One evening in Denmark, a bunch of us were trading music trivia back and forth. A fellow known as Banger asked me to name the two hits by the New Colony Six. I’d never heard of the group, so I just shrugged my shoulders. Turns out the group was from the Chicago area – and reached the Top 40 twice: “I Will Always Think About You” went to No. 22 in the spring of 1968, and “Things I’d Like To Say” reached No. 16 in the late winter and early spring of 1969. I’m not sure how much airplay either of the two records got in the Twin Cities; when I finally heard the records years later, they weren’t at all familiar. In any case, what I’m offering today is the third recording in my collection by the New Colony Six, “At The River’s Edge,” released on Centaur before the group was signed by Mercury. I like it better than I like the other two: It’s got much more of a garage band feel to it, while the two hits – though nice – are a little too buffed and polished.

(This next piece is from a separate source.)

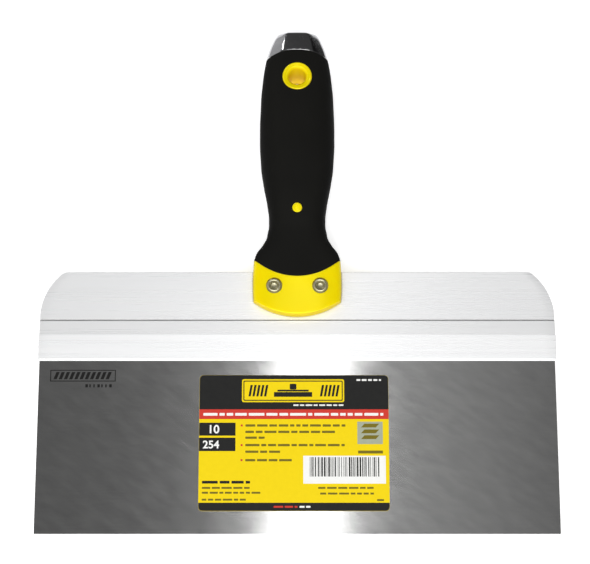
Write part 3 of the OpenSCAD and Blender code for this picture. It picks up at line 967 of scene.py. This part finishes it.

“Have You Seen Your Mother Baby Standing In The Shadow?” might be the loudest record the Rolling Stones ever made. When I ripped the 45 this morning – an earlier rip I offered here was one of the first rips from vinyl I ever made and had, to my ears, some flaws – it red-lined for nearly the entire song. I backed that off a bit, but still, the single has a loud and thick sound. This was the first Rolling Stones record I ever owned, but it’s not like I was savvy enough in 1966 to go out and get it: I got the record from Leo Rau, the guy across the alley who owned a series of jukeboxes in St. Cloud. As an extra, because I don’t see it around very often, I’m offering the flip side, “Who’s Driving My Plane,” as a bonus track.